Once we transition to the racial-epidermal schema, the all-pervasiveness of the white gaze—here understood broadly as the white mythological narrative as manifest in the cultural consciousness and systematically expressed in the cultural institutions and practices of a given society—functions like a Panopticon, keeping the black person under constant inspection. Though speaking of the incarcerated, Foucault’s description applies quite well to the black person’s situation vis-à-vis the white, European other, ‘he is the object of information, never a subject in communication’.[24] Once the racial-epidermal schema has come to fruition and the black essence fixed, the requisite racial machinery has likewise been established to ensure “proper” social boundaries and to keep the white mythology unchallenged.

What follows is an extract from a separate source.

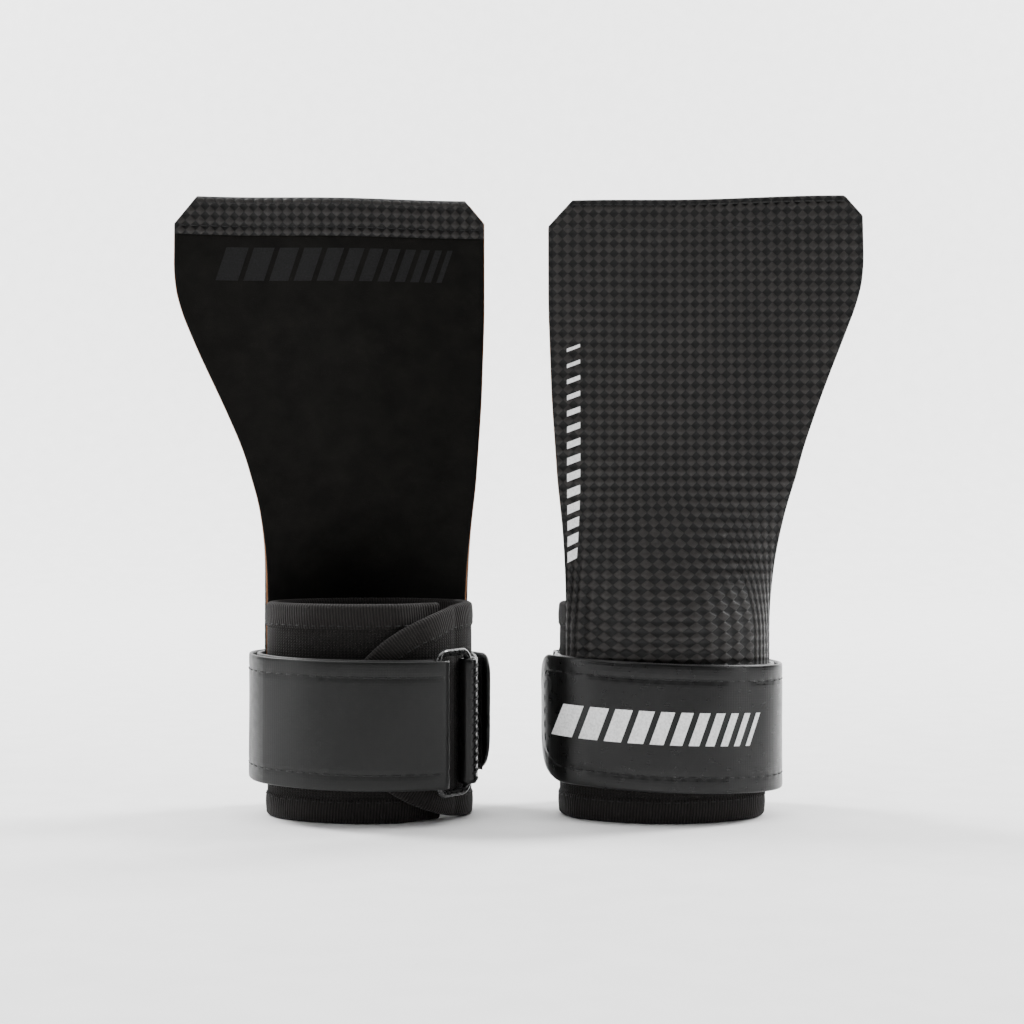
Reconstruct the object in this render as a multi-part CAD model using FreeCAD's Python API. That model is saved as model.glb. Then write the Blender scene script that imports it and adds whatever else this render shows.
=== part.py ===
"""A pair of fingerless hand grips for bar work, standing on their wristbands side by side.

Each grip is a flexible palm leaf, laminated from a woven-look coated face, a fibre core and a microsuede
lining, whose lower edge is sewn between a padded wristband and a strap. The strap runs round the wristband,
passes through a wire ring held by a sewn keeper, turns back on itself and closes with hook and loop.

Local frame of one grip: the palm side faces -Y, the back of the wrist faces +Y, +Z is up and the wristband
stands on Z = 0. The right grip faces the viewer palm side on. The left grip is the same, turned half round.
Places round the wrist are given by the direction that the wall faces there, in degrees: 0 is the palm side,
90 is +X, 180 is the back and 270 (or -90) is -X. Distances out from the wrist are called "out". Millimetres.
"""
import FreeCAD
import Part

import math
import os

from FreeCAD import Vector

os.makedirs("parts", exist_ok=True)

# ---- driving dimensions ----
GRIP_OFFSET = 48.2          # each grip's centre from the middle of the pair, along X

WRIST_HALF_WIDTH = 30.3     # inside of the wristband
WRIST_HALF_DEPTH = 21.0
WRIST_SIDE_RADIUS = 15.5

BAND_HEIGHT = 70.0
COVER = 0.4                 # jersey on each face of the band's foam
FOAM = 2.1
BINDING = 0.3               # knitted tape folded over the band's edges
BINDING_DEPTH = 8.0
BAND_THICKNESS = FOAM + 2 * COVER + 2 * BINDING

LEAF_INNER_OUT = 3.7        # the leaf's lining side, out from the wrist
LINING = 0.5
CORE = 0.5
FACE = 0.6
LEAF_THICKNESS = LINING + CORE + FACE
FOLD_HEIGHT = 112.0         # where the leaf folds round a bar
FOLD_GAP = 1.3              # clear on each side of the fold line
FOLD_Y = -17.0
LEAF_LEAN = 4.4             # degrees that the upper leaf leans back
HEM_DEPTH = 13.0
HEM_THICKNESS = 0.7

STRAP_WIDTH = 40.6
STRAP = 1.2
LOOP_TAPE = 0.5
HOOK_TAPE = 0.4
SKIN = 0.05                 # glue between a strap and the tape on it
INNER_RUN_OUT = 5.55        # where the strap's inner run lies over the leaf
OUTER_RUN_OUT = 8.1         # where its outer run lies over that
RING_WIRE = 1.2             # wire radius
RING_INSIDE = 42.6
RING_BAR_OUT = 10.8         # the bar that the strap turns round
RING_BAR_AT = 209.0
KEEPER_BAR_OUT = 6.6        # the bar that the keeper holds
KEEPER_BAR_AT = 234.0
RING_CORNER = 3.6
STRAP_TURN = 2.4            # inside radius of the strap's turn round the ring
KEEPER = 1.2
KEEPER_LEGS = 24.0          # degrees of the wall that its legs cover
LEG_GAP = 0.3               # between the sewn legs
LEG_CLOSING = 16.0          # how far past the bar the legs have come together
KEEPER_TURN = 1.8
STRAP_END_AT = 75.0         # where the free end starts to peel
PEEL_GAP = 0.8              # degrees of the wall left clear on each side of it

# Each grip's name, centre x, turn about Z, strap's middle height, and strap's rise per mm of local x.
GRIPS = (
    ("left", -GRIP_OFFSET, 180.0, 32.4, 0.015),
    ("right", GRIP_OFFSET, 0.0, 31.2, -0.042),
)

# ---- the oval round the wrist: two broad arcs joined by two side arcs ----
SIDE_X = WRIST_HALF_WIDTH - WRIST_SIDE_RADIUS
FLATNESS = WRIST_HALF_DEPTH - WRIST_SIDE_RADIUS
BROAD_Y = (SIDE_X**2 - FLATNESS**2) / (2 * FLATNESS)
BROAD_RADIUS = WRIST_HALF_DEPTH + BROAD_Y
JOIN = math.degrees(math.atan2(SIDE_X, BROAD_Y))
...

In a way similar to the Panopticon’s ability to ‘disindividualiz[e] power’ and distribute it through various socio-cultural and legal structures, institutions and people, Fanon’s schemata point to the systemic racial structures of colonized Europe.[25] These racialized disciplinary practices, though not identical to the disciplinary practices Foucault describes, nonetheless share close family resemblances with ‘a machinery that assures dissymmetry, disequilibrium, difference’. [26] The racial-epidermal schema, broadly construed to include these systemic, disindividualized power structures, enables even the most vulnerable and innocent members of society—the child on the train—to be an instrument of and even operate the racial machinery.